There’s that saying, you only get one shot at releasing your debut album. Did you keep labouring over it this year before November, before letting it go?
We definitely had a few moments where we thought about changing it but I think that was more to do with having sat on it so long. We would have released it the day it was mastered as were confident it was the record we wanted to make, but we were right to take our time. We had a great producer who we really trusted us, and his confidence in the songs and the recordings gave us confidence.
You had a steady stream of festival dates as well, how important was that in keeping momentum going for the album release?

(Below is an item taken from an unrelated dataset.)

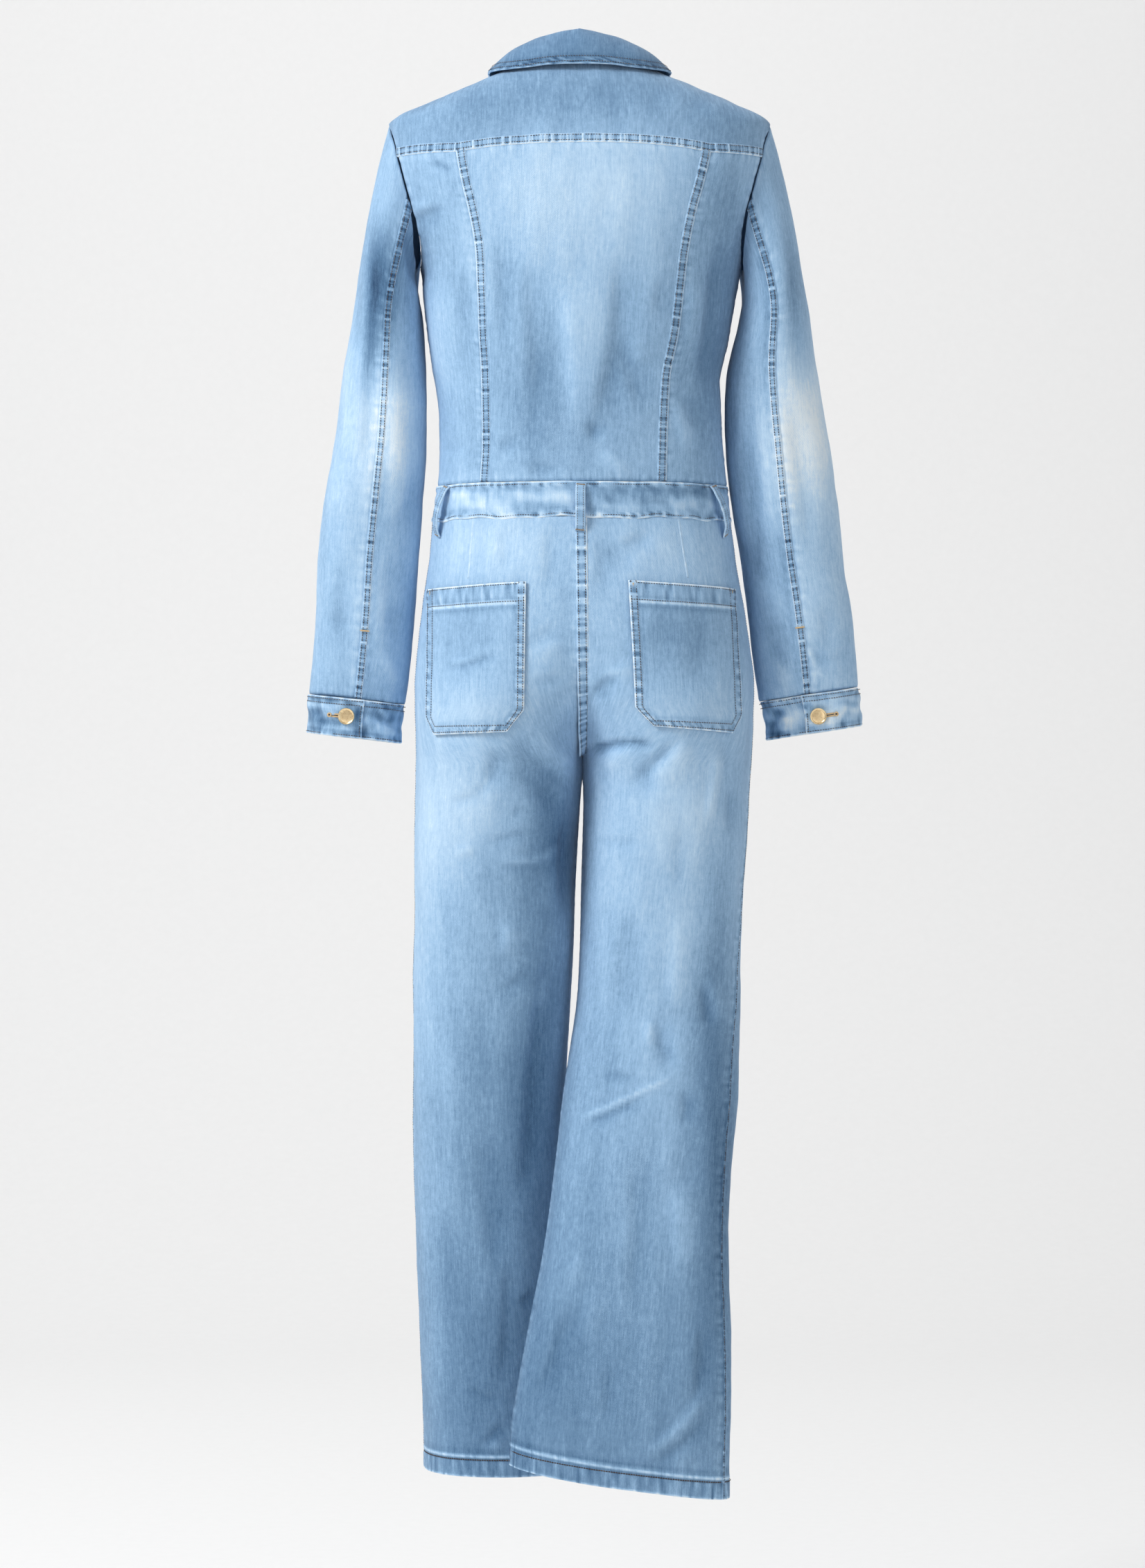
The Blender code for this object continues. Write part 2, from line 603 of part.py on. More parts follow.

We are still relatively unknown to a certain extent and every festival we played we would get messages from people saying they never heard of us but really loved our live performance so the festivals are a great way of getting your music out there to cool fans. Not everyone is on Facebook, so getting your name on a festival bill and then playing in front of people really did help us build a base of fans that will hopefully stay with us. We also got to test the songs out and really learn what works for us live before we released the album.
How much pressure is there these days for an album to actually sell? I guess it has a direct bearing on recording the follow-up in purely logistic terms, as you don’t have a big label behind you.

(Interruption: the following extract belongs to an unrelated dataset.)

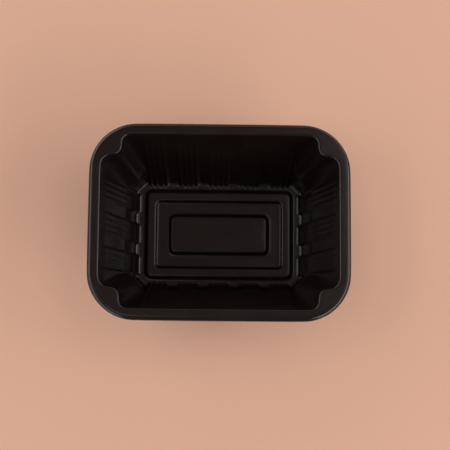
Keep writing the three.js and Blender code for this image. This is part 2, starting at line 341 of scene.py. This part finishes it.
# inset from the flange's edge and drop below its land, from the slope's top to the land
rim_steps = []
for part in (1, 0.75, 0.5, 0.25, 0):
    angle = RIM_SLOPE * part
    rim_steps.append((RIM_WIDTH - RIM_ROUND * math.sin(angle), RIM_ROUND * (1 - math.cos(angle))))
rim_drop = rim_steps[0][1] + rim_steps[0][0] * math.tan(RIM_SLOPE)

# the same, from the skirt's lower edge
flange_steps = [
    (0, SKIRT_DEPTH),
    (0, HEM_DEPTH),
    (0, rim_drop + RIM_BEND),
    (0, rim_drop),
    (RIM_BEND, rim_drop - RIM_BEND * math.tan(RIM_SLOPE)),
    *rim_steps,
    (RIM_WIDTH + LAND_MARGIN, 0),
]
FLANGE_OUTLINES = [
    (HALF_LENGTH - inset, HALF_WIDTH - inset, RIM_CORNER - inset, HEIGHT - drop)
    for inset, drop in flange_steps
]


def rounded_outline(half_length, half_width, radius, z, segments):
    """A quarter of a rounded rectangle's outline at one height."""
    plate = quarter_plate(half_length, half_width, z)
    round_corner(half_length, half_width, radius, segments)
    keep_outline()
    return plate


flange = loft([rounded_outline(*sizes, FLANGE_SEGMENTS) for sizes in FLANGE_OUTLINES])


# The base: the strip that the tray stands on, and inside it a raised ring, a sunk panel and a
# plain plaque, with a rounded step between each of them and the next.

RAISED = FOOT_HEIGHT + 2.4 * MM
PANEL = RAISED - 2.3 * MM
PLAQUE = PANEL + 2.6 * MM
STEP_BENDS = (0, 0.35, 0.7, 1)
BASE_SEGMENTS = 6

# half length, half width and corner at the step's outer edge, the heights outside and inside
# it, the rounding at its two edges, and its steepness in degrees
BASE_STEPS = [
    (57.5 * MM, 35.6 * MM, 6.8 * MM, FOOT_HEIGHT, RAISED, 2.3 * MM, 47),
    (49.4 * MM, 27.2 * MM, 4.8 * MM, RAISED, PANEL, 1.7 * MM, 58),
    (39.3 * MM, 16.8 * MM, 6.2 * MM, PANEL, PLAQUE, 2.2 * MM, 49),
]


def step(half_length, half_width, corner, outer_height, inner_height, rounding, steepness):
    """Outlines of a step in the base, from its outer edge inwards."""
    steep = math.radians(steepness)
    rise = inner_height - outer_height
    slope = (abs(rise) - 2 * rounding * (1 - math.cos(steep))) / math.tan(steep)
    width = 2 * rounding * math.sin(steep) + slope
    bend = []
    for part in STEP_BENDS:
        angle = steep * part
        climb = math.copysign(rounding * (1 - math.cos(angle)), rise)
        bend.append((rounding * math.sin(angle), climb))
    profile = bend + [(width - inset, rise - climb) for inset, climb in reversed(bend)]
    return [
        (half_length - inset, half_width - inset, corner - inset, outer_height + climb)
        for inset, climb in profile
    ]


base_outlines = [sizes for base_step in BASE_STEPS for sizes in step(*base_step)]
base = loft([rounded_outline(*sizes, BASE_SEGMENTS) for sizes in base_outlines])


# The whole sheet: walls, flange and base are joined and mirrored, and the flat strips between
# them are filled. What was drawn is the tray's inside, so the thickness goes on its outside.

bpy.ops.object.select_all(action="DESELECT")
for part in (flange, base, tray):
    part.select_set(True)
bpy.context.view_layer.objects.active = tray
bpy.ops.object.join()


def apply_modifier(kind, **settings):
    """Gives the tray one modifier, with those settings, and applies it."""
    bpy.ops.object.select_all(action="DESELECT")
    tray.select_set(True)
    bpy.context.view_layer.objects.active = tray
    modifier = tray.modifiers.new(kind.lower(), kind)
    for name, value in settings.items():
        setattr(modifier, name, value)
    bpy.ops.object.modifier_apply(modifier=modifier.name)


apply_modifier("MIRROR", use_axis=(True, True, False), use_mirror_merge=True, merge_threshold=NEAR)
bpy.ops.object.mode_set(mode="EDIT")
bpy.ops.mesh.select_all(action="SELECT")
bpy.ops.mesh.remove_doubles(threshold=NEAR)
for z in (HEIGHT, FOOT_HEIGHT, PLAQUE):
    bpy.ops.mesh.select_all(action="DESELECT")
    bpy.ops.mesh.select_mode(type="EDGE")
    mesh = bmesh.from_edit_mesh(tray.data)
    for edge in mesh.edges:
        if edge.is_boundary and all(abs(v.co.z - z) < NEAR for v in edge.verts):
            edge.select_set(True)
    bmesh.update_edit_mesh(tray.data)
    bpy.ops.mesh.fill(use_beauty=True)
bpy.ops.mesh.select_all(action="SELECT")
bpy.ops.mesh.normals_make_consistent(inside=False)
bpy.ops.object.mode_set(mode="OBJECT")
widest_face = max(tray.data.polygons, key=lambda face: face.area)
if widest_face.normal.z < 0:
    tray.data.flip_normals()
apply_modifier("SOLIDIFY", thickness=SHEET, offset=-1, use_even_offset=True, use_quality_normals=True)
apply_modifier("SUBSURF", levels=1, render_levels=1)
bpy.ops.object.shade_smooth()


# Black polypropylene: a satin skin, a little uneven from the heating and stretching of the
# sheet, with the fine lines that the extruder's lips leave along it.

DARK_PIGMENT = (0.0072, 0.0039, 0.0033, 1)
LIGHT_PIGMENT = (0.0090, 0.0051, 0.0043, 1)
PLASTIC_IOR = 1.5
RAMP_START = 0.3
RAMP_END = 0.7

plastic = bpy.data.materials.new("black_polypropylene")
plastic.use_nodes = True
nodes = plastic.node_tree.nodes
links = plastic.node_tree.links
shader = nodes["Principled BSDF"]
shader.inputs["IOR"].default_value = PLASTIC_IOR
coordinates = nodes.new("ShaderNodeTexCoord")


def noise(name, spots_per_metre, detail, stretch=(1, 1, 1)):
    """A noise over the sheet, finer along the axes that stretch multiplies."""
    mapping = nodes.new("ShaderNodeMapping")
    mapping.name = name + "_mapping"
    mapping.inputs["Scale"].default_value = stretch
    spots = nodes.new("ShaderNodeTexNoise")
    spots.name = name
    spots.inputs["Scale"].default_value = spots_per_metre
    spots.inputs["Detail"].default_value = detail
    links.new(coordinates.outputs["Object"], mapping.inputs["Vector"])
    links.new(mapping.outputs["Vector"], spots.inputs["Vector"])
    return spots.outputs["Fac"]


def ramp(name, fac, low_colour, high_colour):
    """A ramp from one colour to the other over the middle of a noise's range."""
    shades = nodes.new("ShaderNodeValToRGB")
    shades.name = name
    shades.color_ramp.elements[0].position = RAMP_START
    shades.color_ramp.elements[0].color = low_colour
    shades.color_ramp.elements[1].position = RAMP_END
    shades.color_ramp.elements[1].color = high_colour
    links.new(fac, shades.inputs["Fac"])
    return shades.outputs["Color"]


def roughness_ramp(name, fac, smoothest, roughest):
    """A ramp from one roughness to the other."""
    low, high = [(value, value, value, 1) for value in (smoothest, roughest)]
    return ramp(name, fac, low, high)


def bump(name, height, strength, distance, under=None):
    """A bump of that height, over the one that lies under it."""
    relief = nodes.new("ShaderNodeBump")
    relief.name = name
    relief.inputs["Strength"].default_value = strength
    relief.inputs["Distance"].default_value = distance
    links.new(height, relief.inputs["Height"])
    if under:
        links.new(under, relief.inputs["Normal"])
    return relief.outputs["Normal"]


clouds = noise("stretch_clouds", spots_per_metre=45, detail=3)
lines = noise("extruder_lines", spots_per_metre=30, detail=4, stretch=(22, 0.6, 0.6))
grain = noise("mould_grain", spots_per_metre=1400, detail=2)
dents = noise("soft_dents", spots_per_metre=160, detail=2)

links.new(ramp("pigment", clouds, DARK_PIGMENT, LIGHT_PIGMENT), shader.inputs["Base Color"])
rough_clouds = roughness_ramp("rough_clouds", clouds, smoothest=0.18, roughest=0.25)
rough_lines = roughness_ramp("rough_lines", lines, smoothest=-0.02, roughest=0.03)
roughness = nodes.new("ShaderNodeMath")
roughness.operation = "ADD"
links.new(rough_clouds, roughness.inputs[0])
links.new(rough_lines, roughness.inputs[1])
links.new(roughness.outputs["Value"], shader.inputs["Roughness"])

dented = bump("dent_relief", dents, strength=0.1, distance=0.12 * MM)
lined = bump("line_relief", lines, strength=0.3, distance=0.05 * MM, under=dented)
grained = bump("grain_relief", grain, strength=0.06, distance=0.02 * MM, under=lined)
links.new(grained, shader.inputs["Normal"])
tray.data.materials.append(plastic)

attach(tray, "root")
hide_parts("tray")


# The stage: a wide sheet of plain peach paper that the tray stands on, soft boxes all round it,
# and a faint even fill. None of it belongs to the tray. Its sizes are in metres.

FLOOR_SIZE = 8
PAPER_COLOUR = (0.88, 0.515, 0.365, 1)
PAPER_ROUGHNESS = 0.9

bpy.ops.object.select_all(action="DESELECT")
bpy.ops.mesh.primitive_plane_add(size=FLOOR_SIZE)
floor = bpy.context.object
floor.name = "floor"
paper = bpy.data.materials.new("peach_paper")
paper.use_nodes = True
paper_shader = paper.node_tree.nodes["Principled BSDF"]
paper_shader.inputs["Base Color"].default_value = PAPER_COLOUR
paper_shader.inputs["Roughness"].default_value = PAPER_ROUGHNESS
floor.data.materials.append(paper)

LIGHT_DISTANCE = 1.5
BOUNCE_COLOUR = (1, 0.6, 0.55)
FILL_COLOUR = (1, 0.85, 0.75, 1)
FILL_STRENGTH = 0.12

# the direction that each box stands in, its width and its lowest and highest edge, all in
# degrees as seen from the tray, and its brightness
SOFT_BOXES = [
    ("right_box", 0, 45, 12, 44, 2.8),
    ("high_box", 25, 60, 57, 75, 0.85),
    ("front_box", 315, 45, 12, 36, 3.8),
    ("left_box", 180, 45, 13, 36, 2.5),
    ("left_high_box", 180, 45, 46, 56, 2.2),
    ("back_box", 90, 45, 16, 34, 0.9),
    ("top_box", 225, 45, 68, 80, 1.9),
    ("low_box_45", 45, 45, 6, 26, 1.8),
    ("low_box_135", 135, 45, 6, 26, 3.4),
    ("low_box_225", 225, 45, 6, 26, 2.3),
]
PEACH_BOUNCE = ("peach_bounce", 90, 130, 68, 88, 0.11)


def soft_box(name, direction, width, lowest, highest, brightness):
    """A soft box that faces the tray."""
    middle = math.radians((lowest + highest) / 2)
    turn = math.radians(direction)
    ray = Vector((math.cos(turn) * math.cos(middle), math.sin(turn) * math.cos(middle), math.sin(middle)))
    bpy.ops.object.light_add(type="AREA", location=ray * LIGHT_DISTANCE)
    light = bpy.context.object
    light.name = name
    light.rotation_euler = (-ray).to_track_quat("-Z", "Y").to_euler()
    light.data.shape = "RECTANGLE"
    light.data.size = 2 * LIGHT_DISTANCE * math.cos(middle) * math.tan(math.radians(width / 2))
    light.data.size_y = 2 * LIGHT_DISTANCE * math.tan(math.radians((highest - lowest) / 2))
    light.data.energy = brightness * math.pi * light.data.size * light.data.size_y
    return light


for box in SOFT_BOXES:
    soft_box(*box)
soft_box(*PEACH_BOUNCE).data.color = BOUNCE_COLOUR

studio = bpy.data.worlds.new("studio")
bpy.context.scene.world = studio
studio.use_nodes = True
fill = studio.node_tree.nodes["Background"]
fill.inputs["Color"].default_value = FILL_COLOUR
fill.inputs["Strength"].default_value = FILL_STRENGTH
bpy.context.scene.view_settings.view_transform = "Standard"


# The camera: a long lens that looks down on the tray from a little in front of it, turned a
# little about its own line of sight. It stands DISTANCE metres from the place it aims at.

AIM = Vector((4.7, 7.95, 0)) * MM
AZIMUTH = math.radians(3.96)
ELEVATION = math.radians(80.54)
ROLL = math.radians(4.524)
DISTANCE = 1.059
FOCAL_LENGTH_MM = 110.4

level = math.cos(ELEVATION)
sight = Vector((math.sin(AZIMUTH) * level, math.cos(AZIMUTH) * level, -math.sin(ELEVATION)))
camera_data = bpy.data.cameras.new("camera")
camera = bpy.data.objects.new("camera", camera_data)
bpy.context.scene.collection.objects.link(camera)
camera.location = AIM - sight * DISTANCE
camera.rotation_mode = "QUATERNION"
camera.rotation_quaternion = sight.to_track_quat("-Z", "Y") @ Quaternion((0, 0, 1), ROLL)
camera_data.lens = FOCAL_LENGTH_MM
bpy.context.scene.camera = camera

We are 100% independent and we are realistic. We don’t have a big marketing budget so we don’t have that much pressure to sell records. Our main objective is getting people to listen to the music now and that is mostly achieved by streaming sites, blogs and by word of mouth. We are happy with how our sales have gone and hopefully the album with grow legs organically and we are back up to the printers to get a new batch of records soon.
I’ve just read a review on a Dutch site saying you’re a combination of Joy Division and the National, will you take that?
These are two of my favourite bands so I’ll take that all day. I think because I sing in a low register and our songs are quite emotional it’s easy to make that comparison which I’m more than happy about, but I do feel we have developed our own sound.
I can hear more of the Cure, especially in the bass and synth pads. I read somewhere you were literally a Cure head, backcombed hair, the lot. Any other records that had a direct impact on the sound of the album?
I am a proud Cure Head! They were the first band that I immersed myself in when I was 10. Even if I tried not to be I will always be influenced in some way by them. They are pretty ingrained in me but I don’t think there are a lot of bands of our genre that were not influenced by them.
We were influenced by hip-hop when coming up with some of the beats for the record. I have a country songwriting style that I didn’t realise I had until Rob [Kirwan] our producer pointed it out. I do like to tell a story. This would have been from my love of Johnny Cash and Bob Dylan. I really like the songs Josh Ritter writes too so maybe there is something there but it would definitely be a subconscious thing and not deliberate.
You’re now moving forward as a five-piece. How has the dynamic changed, and has the actual songwriting process changed?
It is great to have everyone involved so much and we feel there is a special chemistry now in the band between the five of us. I would be the main songwriter but now in the writing process we have so many ideas to choose from. If I’m finding it hard to write I’ll ask the lads to send me on some riffs or synth lines or beats or a bassline and this this will start the writing process off. When you have so many creative people it’s impossible to get writer’s block. There is always a great idea to spark something off in me to write.
You said that before you wrote from another narrator’s perspective but the newer songs are more personal and autobiographical. Are these songs more difficult to share with others in the group?
I would definitely have been a little insecure about the personal songs and maybe hid behind another narrator but now I’m so comfortable with the lads that I don’t think about it at all. We know each other so much that I’m pretty sure they know what the songs are about straight away when they hear them. I really enjoy writing from another person’s perspective and it is something I will explore more, but regardless of the perspective I will always draw from personal experience so the songs will always have that personal aspect to them.
Then again, a song like The City Doesn’t Feel Like Home To Me seems to work as a song about alienation and the city letting you down, thinking of “there’s a pub on every corner, but never there when you need one”; but also seems to directly address a specific relationship. Do you consciously try to be a bit ambiguous, to allow for interpretation?
The lyrics are actually, ‘There’s a cop on every corner……..’ which is a reference to the diminishing confidence we have here and abroad in the Police and how they serve the state and not the people. But now I wish it was ‘pub’, I can probably relate to your lyrics even more!
I remember growing up and singing the wrong lyrics and being so disappointed when I heard the correct lyrics. It would ruin the song for me. This sits nicely with the question about interpretation.
When I was younger, being ambiguous was a defence mechanism, not to give too much away. I am definitely less so now but I do like to leave a bit open to interpretation and allow the listener to take their own view on what the song is about.
I tend to write about the shit going on in my life but as you grow older you realise everyone has shit going and most of the time it’s very similar shit, so I try to be as honest as possible.
You’re involved in the Co-Present Christmas album in aid of Pieta House. Could you tell us how you got involved in the project, and a bit about the song you’re adding to the collection?
We get asked to do lots of different charity albums but when asked to do this we couldn’t say no. Pieta House is a remarkable charity and one that is very close to our hearts. Our friend Dwayne Woods, who is organising it, asked us if we wanted to do a Christmas song for the album.
We are doing Blue Christmas by Elvis in our own Columbia Mills way. In fact I’ve just come from the studio and it is sounding pretty darn good, if i do say so myself. We even got some bells on there. We can’t wait to hear the rest of them. The album will be soundtracking my Christmas dinner this year.
After Christmas, what can we expect from Columbia Mills in 2018?
In January we will be heading down the Country to a secluded house to do some writing and demoing sessions for the next album. We will be hoping to record it in March.
We will be doing a few more gigs around Ireland and trying to get over to Europe and America to push the first album.
- Columbia Mills launch their debut album A Safe Distance To Watch at the Button Factory in Dublin tonight (Friday, November 17). Tickets at eventbrite.ie.